# DATA SECTION
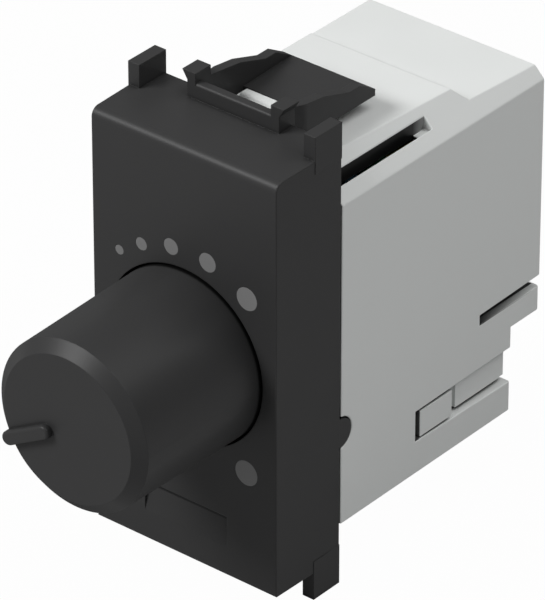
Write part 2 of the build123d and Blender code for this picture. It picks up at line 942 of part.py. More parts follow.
def housing_form(inset, near, far):
    """Outer form of the housing between two depths, or its room when inset."""
    half = half_width - inset
    shoulder = chamfer_sum - inset * sqrt(2) - half
    ridge = roof_front + 1 - inset
    with BuildPart() as form:
        with BuildSketch(front(near)):
            with BuildLine():
                Polyline(
                    (-half, inset - housing_bottom),
                    (half, inset - housing_bottom),
                    (half, shoulder),
                    (half + shoulder - ridge, ridge),
                    (ridge - half - shoulder, ridge),
                    (-half, shoulder),
                    close=True,
                )
            make_face()
        extrude(amount=near - far)
        start = roof_height(0) - inset
        step = roof_step_depth - inset * (sqrt(2) - 1)
        with BuildSketch(side(0)) as above:
            with BuildLine():
                Polyline(
                    (0, start),
                    (step, roof_height(step) - inset),
                    (step + roof_step, roof_height(step) - inset - roof_step),
                    (housing_rear + 1, roof_height(housing_rear + 1) - inset),
                    (housing_rear + 1, ridge + 1),
                    (0, ridge + 1),
                    close=True,
                )
            make_face()
        extrude(above.sketch, amount=half_width, both=True, mode=Mode.SUBTRACT)
    return form.part


def housing_side_cuts():
    """Flex slot, stepped rear and snap window, through both side walls."""
    beyond = housing_rear + 1
    side_profile(
        [
            (flex_slot_start, -flex_slot_top),
            (beyond, -flex_slot_top + flex_slot_draft),
            (beyond, -slot_bottom),
            (flex_slot_start, -slot_bottom),
        ],
        -half_width,
        half_width,
        mode=Mode.SUBTRACT,
    )
    block(
        (-half_width, half_width),
        (lower_rear, beyond),
        (-housing_bottom, -visor_bottom),
        mode=Mode.SUBTRACT,
    )
    side_profile(
        [
            (window_start, -window_top),
            (beyond, -window_top + window_lift),
            (beyond, -window_top - window_height - window_flare),
            (window_start, -window_top - window_height),
        ],
        -half_width,
        half_width,
        mode=Mode.SUBTRACT,
    )


slot_bottom = flex_slot_top + flex_slot_height
housing_outer = housing_form(0, cover_depth + shadow_gap, housing_rear)
housing_lip = housing_form(shadow_inset, cover_depth, cover_depth + shadow_gap)
housing_room = housing_form(housing_wall, cover_depth, housing_rear - housing_wall)

with BuildPart() as housing:
    add(housing_outer)
    add(housing_lip)
    add(housing_room, mode=Mode.SUBTRACT)
    housing_side_cuts()
    rear_opening = (-housing_bottom, -slot_bottom)
    block((-cavity_half, cavity_half), (floor_end, housing_rear), rear_opening, mode=Mode.SUBTRACT)
    for depth, low, high, radius in (
        (housing_rear, -visor_bottom, -slot_bottom, jaw_corner_round),
        (lower_rear, -housing_bottom, -window_top - window_height, foot_corner_round),
    ):
        corners = housing.edges().filter_by(Axis.Z).filter_by_position(Axis.Y, depth, depth)
        corners = corners.filter_by_position(Axis.Z, low, high)
        fillet([edge for edge in corners if abs(edge.center().X) > cavity_half], radius)
    for across in (-1, 1):
        slot = sorted((across * tongue_half, across * (tongue_half + tongue_slot)))
        shelf_start = tongue_end - slot_shelf_length
        shelf_top = side_top + slot_shelf_height
        block(slot, (cover_depth, shelf_start), (side_top - housing_wall, roof_front), mode=Mode.SUBTRACT)
        block(slot, (shelf_start, tongue_end), (shelf_top, roof_front), mode=Mode.SUBTRACT)
        with BuildSketch(side(across * half_width)) as ear_seat:
            with Locations((cover_depth + ear_reach, -ear_drop)):
                Circle(ear_radius + ear_gap)
            with Locations((cover_depth, -ear_drop)):
                Rectangle(2 * ear_reach, 2 * (ear_radius + ear_gap))
        extrude(ear_seat.sketch, amount=-across * (ear_thickness + ear_gap), mode=Mode.SUBTRACT)
        ledge = sorted((across * cavity_half, across * (cavity_half - seat_ledge)))
        ledge_depths = (board_rear, board_rear + seat_ledge_length)
        block(ledge, ledge_depths, (upper_ledge, upper_ledge + seat_ledge_height))
        block(ledge, ledge_depths, (-lower_ledge, seat_ledge_height - lower_ledge))
    pad_top = latch_floor + plate_thickness
    pad_rear = plate_front - pad_gap
    pad_root = roof_front - housing_wall
    with BuildSketch(side(-pad_width / 2)) as pad:
        with BuildLine():
            Polyline(
                (pad_front, pad_root),
                (pad_rear, pad_root),
                (pad_rear, pad_top),
                (pad_rear - pad_length / 2, pad_top),
                (pad_front, roof_front),
                close=True,
            )
        make_face()
        fillet(pad.vertices().group_by(Axis.Y)[-1], pad_round)
    extrude(pad.sketch, amount=pad_width)
    for x in terminals:
        with BuildSketch(Plane.XY.offset(-housing_bottom)) as driver_hole:
            with Locations((x, pillar_front + screw_place)):
                Circle(driver_hole_radius)
        extrude(driver_hole.sketch, amount=housing_wall, mode=Mode.SUBTRACT)
housing.part.label = "housing"

# Terminal block with its pillars and screws

with BuildPart() as terminal_block:
    block((-block_half, block_half), (block_front, lower_rear), (-block_bottom, -block_top))
    block(
        (-block_half, block_half),
        (lower_rear, housing_rear),
        (-block_top - visor_thickness, -block_top),
    )
    fillet(terminal_block.faces().sort_by(Axis.Y)[-1].edges().sort_by(Axis.Z)[-1], rear_corner_round)
    snap_front = window_start + snap_gap
    heights = (-window_top - window_height + window_gap, -window_top - window_gap)
    for across in (-1, 1):
        snap = sorted((across * (block_half - 1), across * half_width))
        block(snap, (snap_front, snap_front + snap_length), heights)
        rail = sorted((across * (block_half - 1), across * (half_width - rail_inset)))
        block(rail, (rail_start, rail_end), heights)
        tail = sorted((across * (block_half - 1), across * (half_width - rail_tail_inset)))
        block(tail, (rail_end, rail_end + rail_tail), heights)
    for x in terminals:
        walls = (x - chamber_width / 2, x + chamber_width / 2)
        block(walls, (pillar_front, lower_rear), (-chamber_bottom, -chamber_top), mode=Mode.SUBTRACT)
        rod(x, -wire_height, tail_radius + board_hole_gap, block_front, pillar_front, mode=Mode.SUBTRACT)
        with BuildSketch(Plane.XY.offset(-block_bottom)) as driver_hole:
            with Locations((x, pillar_front + screw_place)):
                Circle(driver_hole_radius)
        extrude(driver_hole.sketch, amount=chamber_floor_wall, mode=Mode.SUBTRACT)
terminal_block.part.label = "terminal_block"

pillar_low = pillar_gap - chamber_bottom
bore_low = -wire_height - wire_bore_radius

with BuildPart() as terminal_pillars:
    for x in terminals:
        walls = (x - pillar_width / 2, x + pillar_width / 2)
        block(walls, (pillar_front, pillar_rear), (pillar_low, -chamber_top - pillar_gap))
        bore_front = pillar_rear - wire_bore_length
        rod(x, -wire_height, wire_bore_radius, bore_front, pillar_rear, mode=Mode.SUBTRACT)
        rod(x, -wire_height, tail_radius, board_front, pillar_front)
        with BuildSketch(Plane.XY.offset(pillar_low)) as thread:
            with Locations((x, pillar_front + screw_place)):
                Circle(thread_radius)
        extrude(thread.sketch, amount=bore_low - pillar_low + thread_overrun, mode=Mode.SUBTRACT)
terminal_pillars.part.label = "terminal_pillars"

head_top = -chamber_bottom - pillar_gap / 2
head_bottom = head_top - screw_head_height

with BuildPart() as terminal_screws:
    for x in terminals:
        with BuildSketch(Plane.XY.offset(head_bottom)) as head:
            with Locations((x, pillar_front + screw_place)):
                Circle(screw_head_radius)
        extrude(head.sketch, amount=screw_head_height)
        with BuildSketch(Plane.XY.offset(head_top)) as shank:
            with Locations((x, pillar_front + screw_place)):
                Circle(screw_radius)
        extrude(shank.sketch, amount=bore_low - screw_backoff - head_top)
        slot_depths = (
            pillar_front + screw_place - screw_slot / 2,
            pillar_front + screw_place + screw_slot / 2,
        )
        slot_walls = (x - screw_head_radius, x + screw_head_radius)
        block(slot_walls, slot_depths, (head_bottom, head_bottom + screw_slot_depth), mode=Mode.SUBTRACT)
terminal_screws.part.label = "terminal_screws"

for piece in (
    front_cover,
    scale_dots,
    knob,
    shaft,
    shaft_clip,
    pot_bushing,
    pot_body,
    pot_rotor,
    wiper,
    track_plate,
    resistive_track,
    track_pins,
    push_slider,
    contact_ring,
    return_spring,
    switch_contacts,
    circuit_board,
    control_chip,
    fuse,
    electrolytic_capacitor,
    resistors,
    film_capacitor,
    choke_core,
    choke_winding,
    heat_sink,
    triac,
    triac_screw,
    housing,
    terminal_block,
    terminal_pillars,
    terminal_screws,
):
    export_step(piece.part, f"parts/{piece.part.label}.step")
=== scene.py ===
from math import cos, pi, radians, sin

import bmesh
import bpy
from mathutils import Matrix, Vector


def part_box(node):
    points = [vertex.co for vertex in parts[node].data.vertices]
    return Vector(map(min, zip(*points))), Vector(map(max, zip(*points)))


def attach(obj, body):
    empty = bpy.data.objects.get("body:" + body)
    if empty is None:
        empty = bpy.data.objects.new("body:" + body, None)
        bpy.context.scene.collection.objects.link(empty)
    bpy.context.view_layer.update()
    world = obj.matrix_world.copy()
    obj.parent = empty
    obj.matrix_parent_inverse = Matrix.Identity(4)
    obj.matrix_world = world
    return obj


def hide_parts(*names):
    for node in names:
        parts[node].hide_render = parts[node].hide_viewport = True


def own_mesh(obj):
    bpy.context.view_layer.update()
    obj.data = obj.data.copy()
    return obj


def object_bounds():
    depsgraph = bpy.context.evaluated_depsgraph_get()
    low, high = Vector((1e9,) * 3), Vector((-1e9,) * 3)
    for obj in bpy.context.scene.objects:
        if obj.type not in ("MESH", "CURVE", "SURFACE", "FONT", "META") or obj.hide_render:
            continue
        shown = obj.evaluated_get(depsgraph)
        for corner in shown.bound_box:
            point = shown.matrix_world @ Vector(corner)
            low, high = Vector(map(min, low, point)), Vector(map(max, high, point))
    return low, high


# Looks of a rotary wall dimmer, in metres, in the frame of its solids: X to the
# right seen from the front, Y into the wall and Z up, with the origin on the
# knob's axis at the cover's face.
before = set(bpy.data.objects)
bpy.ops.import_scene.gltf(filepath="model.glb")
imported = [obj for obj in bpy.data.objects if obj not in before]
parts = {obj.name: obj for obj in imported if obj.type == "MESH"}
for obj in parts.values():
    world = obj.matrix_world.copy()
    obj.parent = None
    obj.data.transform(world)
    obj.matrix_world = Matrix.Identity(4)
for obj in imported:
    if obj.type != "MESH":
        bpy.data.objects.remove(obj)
solid_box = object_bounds()


# Circuit board: 1.6 mm glass laminate with green lacquer over its copper
# tracks. It stands across the housing and carries every electrical piece.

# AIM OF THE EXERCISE
Look through the material above and print exactly the lines from the one containing "for piece in" to the one containing "obj.matrix_world = world", both included, and nothing more.

# CORRECT RESPONSE
for piece in (
    front_cover,
    scale_dots,
    knob,
    shaft,
    shaft_clip,
    pot_bushing,
    pot_body,
    pot_rotor,
    wiper,
    track_plate,
    resistive_track,
    track_pins,
    push_slider,
    contact_ring,
    return_spring,
    switch_contacts,
    circuit_board,
    control_chip,
    fuse,
    electrolytic_capacitor,
    resistors,
    film_capacitor,
    choke_core,
    choke_winding,
    heat_sink,
    triac,
    triac_screw,
    housing,
    terminal_block,
    terminal_pillars,
    terminal_screws,
):
    export_step(piece.part, f"parts/{piece.part.label}.step")
=== scene.py ===
from math import cos, pi, radians, sin

import bmesh
import bpy
from mathutils import Matrix, Vector


def part_box(node):
    points = [vertex.co for vertex in parts[node].data.vertices]
    return Vector(map(min, zip(*points))), Vector(map(max, zip(*points)))


def attach(obj, body):
    empty = bpy.data.objects.get("body:" + body)
    if empty is None:
        empty = bpy.data.objects.new("body:" + body, None)
        bpy.context.scene.collection.objects.link(empty)
    bpy.context.view_layer.update()
    world = obj.matrix_world.copy()
    obj.parent = empty
    obj.matrix_parent_inverse = Matrix.Identity(4)
    obj.matrix_world = world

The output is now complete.